None of this would matter greatly to me if not for one salient point: reading informs writing. The things I write, I’ve learned, lag years behind the things I read. I stopped reading SF years before I could stop writing it. All ten novels I’ve written, the last three of which have been published, are SF. I’ve only been able to make the break in my newest novel, Dan: A Cautionary Tale. In part the decision to stop writing SF has been a mercenary one. I might not have liked what I saw in the F&SF section at Angus & Robertson in 1999, but over the past 14 years the amount of SF in F&SF has dwindled to a trickle.

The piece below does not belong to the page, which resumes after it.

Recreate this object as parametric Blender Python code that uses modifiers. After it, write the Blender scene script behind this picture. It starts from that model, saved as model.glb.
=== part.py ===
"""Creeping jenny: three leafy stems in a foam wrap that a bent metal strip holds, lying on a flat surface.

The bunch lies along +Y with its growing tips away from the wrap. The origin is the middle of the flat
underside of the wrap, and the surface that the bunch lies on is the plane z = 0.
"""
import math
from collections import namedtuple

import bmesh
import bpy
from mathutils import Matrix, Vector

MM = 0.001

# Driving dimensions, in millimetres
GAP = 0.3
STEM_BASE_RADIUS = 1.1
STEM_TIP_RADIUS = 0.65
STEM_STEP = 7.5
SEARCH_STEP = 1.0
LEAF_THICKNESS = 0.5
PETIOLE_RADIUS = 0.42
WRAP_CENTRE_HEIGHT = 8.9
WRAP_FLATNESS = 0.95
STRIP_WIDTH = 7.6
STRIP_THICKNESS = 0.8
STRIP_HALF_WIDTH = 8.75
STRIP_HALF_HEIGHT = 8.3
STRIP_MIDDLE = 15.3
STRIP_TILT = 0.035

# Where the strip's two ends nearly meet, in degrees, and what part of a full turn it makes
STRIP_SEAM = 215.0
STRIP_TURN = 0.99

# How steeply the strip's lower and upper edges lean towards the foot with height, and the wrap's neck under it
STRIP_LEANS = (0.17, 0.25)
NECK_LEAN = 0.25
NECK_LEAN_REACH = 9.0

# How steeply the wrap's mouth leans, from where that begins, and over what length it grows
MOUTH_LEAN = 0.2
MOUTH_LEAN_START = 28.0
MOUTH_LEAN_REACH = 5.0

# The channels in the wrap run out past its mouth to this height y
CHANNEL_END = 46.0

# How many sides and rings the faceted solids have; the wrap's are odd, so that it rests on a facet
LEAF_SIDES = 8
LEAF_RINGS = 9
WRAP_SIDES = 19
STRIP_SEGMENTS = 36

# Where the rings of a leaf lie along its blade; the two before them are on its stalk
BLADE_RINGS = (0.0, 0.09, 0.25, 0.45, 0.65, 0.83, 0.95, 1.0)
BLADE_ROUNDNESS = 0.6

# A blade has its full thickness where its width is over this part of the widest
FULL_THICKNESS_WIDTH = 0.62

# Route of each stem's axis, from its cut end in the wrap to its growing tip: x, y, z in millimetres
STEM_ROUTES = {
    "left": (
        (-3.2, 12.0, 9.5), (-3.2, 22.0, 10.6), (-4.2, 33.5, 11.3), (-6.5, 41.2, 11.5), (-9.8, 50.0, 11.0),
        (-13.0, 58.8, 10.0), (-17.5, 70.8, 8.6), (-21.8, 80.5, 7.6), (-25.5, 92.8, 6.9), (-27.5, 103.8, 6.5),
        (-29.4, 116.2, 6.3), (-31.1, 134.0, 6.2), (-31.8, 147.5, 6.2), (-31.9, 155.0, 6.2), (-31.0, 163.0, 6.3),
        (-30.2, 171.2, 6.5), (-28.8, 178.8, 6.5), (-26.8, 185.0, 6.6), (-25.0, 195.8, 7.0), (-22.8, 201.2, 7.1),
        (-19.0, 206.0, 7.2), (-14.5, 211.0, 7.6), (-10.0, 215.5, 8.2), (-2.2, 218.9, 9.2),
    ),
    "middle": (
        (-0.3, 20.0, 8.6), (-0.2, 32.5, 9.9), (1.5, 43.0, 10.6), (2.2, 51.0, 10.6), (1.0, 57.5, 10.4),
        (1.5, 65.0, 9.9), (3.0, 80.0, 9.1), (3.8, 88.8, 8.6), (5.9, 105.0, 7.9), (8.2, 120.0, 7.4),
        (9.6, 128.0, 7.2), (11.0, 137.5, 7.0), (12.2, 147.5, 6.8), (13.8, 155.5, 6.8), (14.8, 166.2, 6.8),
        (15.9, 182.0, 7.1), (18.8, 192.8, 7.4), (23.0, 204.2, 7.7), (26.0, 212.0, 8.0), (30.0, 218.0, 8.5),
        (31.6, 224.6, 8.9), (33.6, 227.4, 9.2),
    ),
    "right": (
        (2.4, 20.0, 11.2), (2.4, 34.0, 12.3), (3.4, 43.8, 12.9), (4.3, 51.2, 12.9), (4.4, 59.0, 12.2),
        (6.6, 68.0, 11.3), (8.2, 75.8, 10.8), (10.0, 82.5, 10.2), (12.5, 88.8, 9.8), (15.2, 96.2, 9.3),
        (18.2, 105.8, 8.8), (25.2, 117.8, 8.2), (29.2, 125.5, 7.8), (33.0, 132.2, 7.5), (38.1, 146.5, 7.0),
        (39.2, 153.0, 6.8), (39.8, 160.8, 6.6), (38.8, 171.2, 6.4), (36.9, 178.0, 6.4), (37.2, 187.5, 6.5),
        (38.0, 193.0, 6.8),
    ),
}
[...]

For years this has been the realm of the fat fantasy series punctuated by the occasional SF title by someone like John Scalzi, whom I’ve neglected to read. Recently I saw, for the first time, one such section named, finally, Fantasy. At another store, SF had been relegated to one lonely, half-sized shelf, and even that was mostly taken up by Stars Wars and Doctor Who spin-offs. SF writing might not be dead, but it’s very ill. Meanwhile, I can’t help but notice the burgeoning world of crime fiction in all its guises.

Over the past couple of years, I’ve had some success in publishing short fiction. These stories have for the most part been SF/crime crossovers (my ‘Tyler Bramble’ series) but they barely tip their hat to the genre. The newest of these, “A Void”, is not really recognisable as SF even though it is certainly reminiscent of the mindfuckery of PKD. The stories and novels I plan to write in 2014 and beyond will be crossovers between crime and literary fiction.

So I’m finally jumping ship. Farewell, science fiction. Our affair is at its end.